Rogue released ahead of its time in other ways as well. Scrolls and potions make up the bulk of the game’s one-use items. Each has randomly determined effects when used. Most of the time, you won’t know if what you’re about to drink will help you or hurt you. Scrolls of identification can be used to, well, identify the item, but you only get so many of those. Same thing with rings. And weapons. One of the core skill competencies of the game is deciding when to use scrolls of identification and determining which items you can safely use without identifying. This is probably the first time a game rewarded a player’s in-depth knowledge of a game’s item pool.

Defeating Rogue, which, full transparency, I’ve never come close to doing, usually comes down to a matter of luck. That’s not to say that’s bad per se, many people love it, but… I think it’s an acquired taste.

There’s a balance to find here, between deterministic rewards, where the player knows exactly what they’re going to get, what they’re working towards, and totally random rewards, where the player has no idea what they’re going to receive or when they’ll receive it. It’s probably worth mentioning that I’m not talking about technically random, but how it is perceived by the player. A game can have somewhat predetermined rewards and still feel random. And that’s definitely something we’ll revisit later.

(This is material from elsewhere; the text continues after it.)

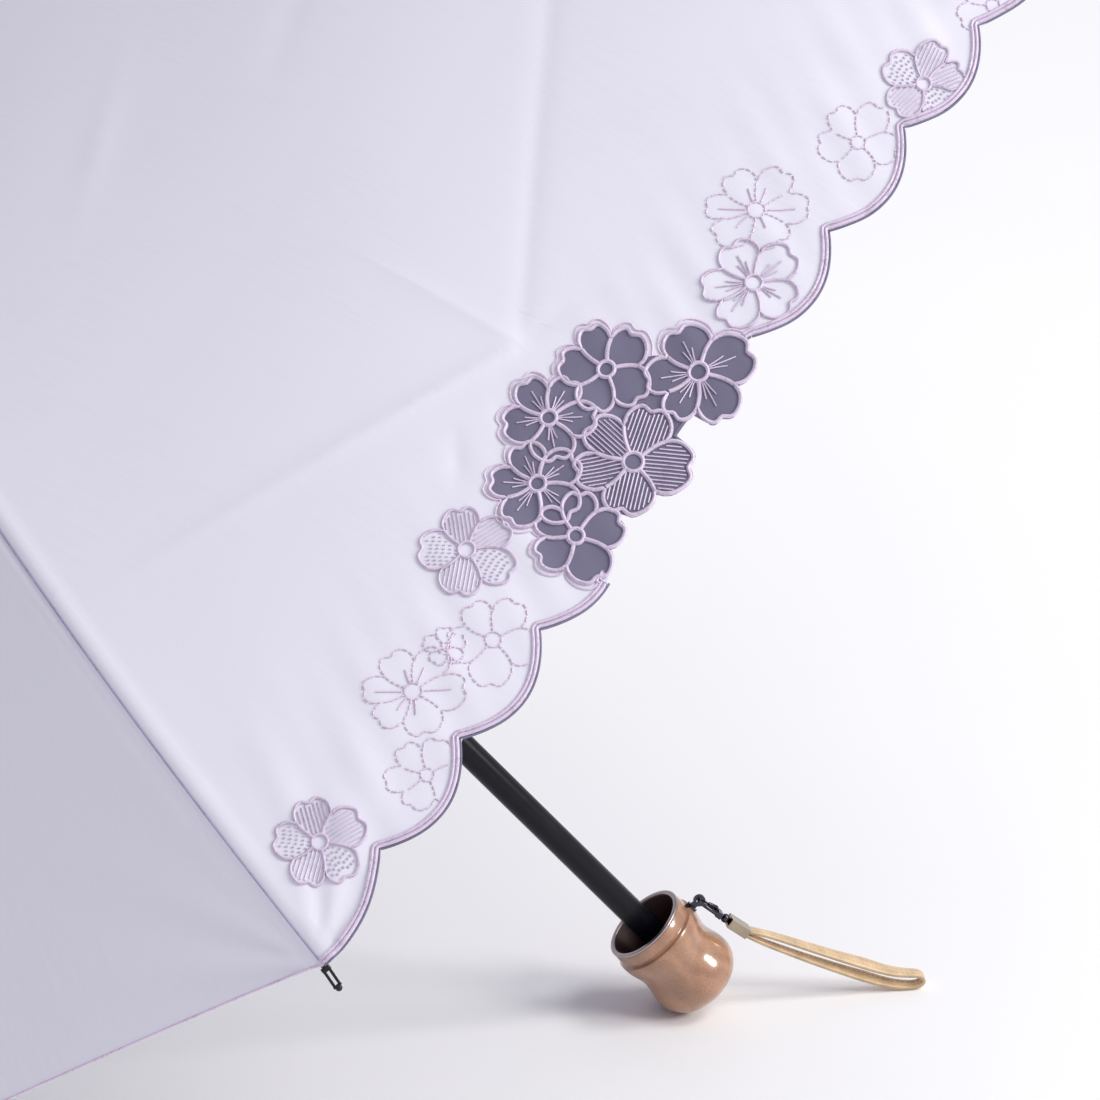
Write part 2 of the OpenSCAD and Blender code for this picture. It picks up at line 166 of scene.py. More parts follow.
# Flowers: across from the panel's middle line, up from the arc between the ribs' ends, kind, and
# each petal's direction in degrees and length.
FLOWERS = [
    (-207, 28, "satin", [(51, 17.5), (117, 17.5), (201, 17.5), (251, 18.5), (336, 18.5)]),
    (-164, 10, "running", [(19, 15), (73, 15), (135, 17), (188, 14), (280, 15)]),
    (-141, 33, "veined", [(66, 18), (124, 20), (165, 18), (232, 18), (308, 21), (0, 20)]),
    (-120, 33, "running", [(40, 8), (110, 9), (180, 8), (260, 8), (330, 8)]),
    (-108, 20, "running", [(6, 18), (66, 17), (127, 18), (213, 19), (290, 17)]),
    (-85, 49, "satin", [(44, 17.5), (121, 18.5), (206, 18.5), (276, 21), (338, 18.5)]),
    (62, 20, "outline", [(63, 19), (130, 21), (179, 20), (274, 18), (343, 20)]),
    (87, 36, "veined", [(65, 19), (119, 21), (156, 20), (250, 17), (305, 22), (0, 20)]),
    (131, 19, "running", [(7, 18), (69, 17), (124, 16), (214, 16), (290, 16)]),
    (165, 12, "satin", [(10, 18.5), (91, 17.5), (169, 16.5), (250, 16.5), (328, 16.5)]),
    (207, 8, "running", [(20, 15), (85, 15), (150, 15), (225, 15), (300, 15)]),
]
CUT_FLOWERS = [
    (-49, 42, "stamens", [(58, 18), (120, 19), (179, 19), (262, 19), (341, 18)]),
    (3, 47, "open", [(0, 19), (55, 20), (110, 19), (201, 18), (258, 19)]),
    (21, 17, "stamens", [(60, 20), (133, 21), (185, 21), (241, 22.5), (327, 22.5)]),
    (-25, 54, "stamens", [(6, 18), (65, 19), (132, 18), (226, 18), (304, 19)]),
    (-58, 18, "open", [(30, 18), (95, 17), (155, 17), (241, 20), (323, 19)]),
    (-22, 17, "hatched", [(16, 23.5), (81, 23.5), (135, 23.5), (202, 21), (298, 23.5)]),
]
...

Before we get to part II, you might be tempted to ask why I want to focus on games and series that are largely irrelevant to today’s gamers. And my primary reason is actually pretty simple… A lot of these games, especially in the early 80s, are… not very sophisticated. And that makes it easier to introduce design principles before layers and layers of complexity are piled on by the better-equipped, better-funded developers of the late 90s,

But, even more than that, I think these games are interesting to look at because the people who made them… didn’t really know what they were doing. And I don’t mean that to be disparaging… This was the wild west. Games were made by one or two people in their basement with very little to go on. And nowhere was this more apparent than in the realm of gear design.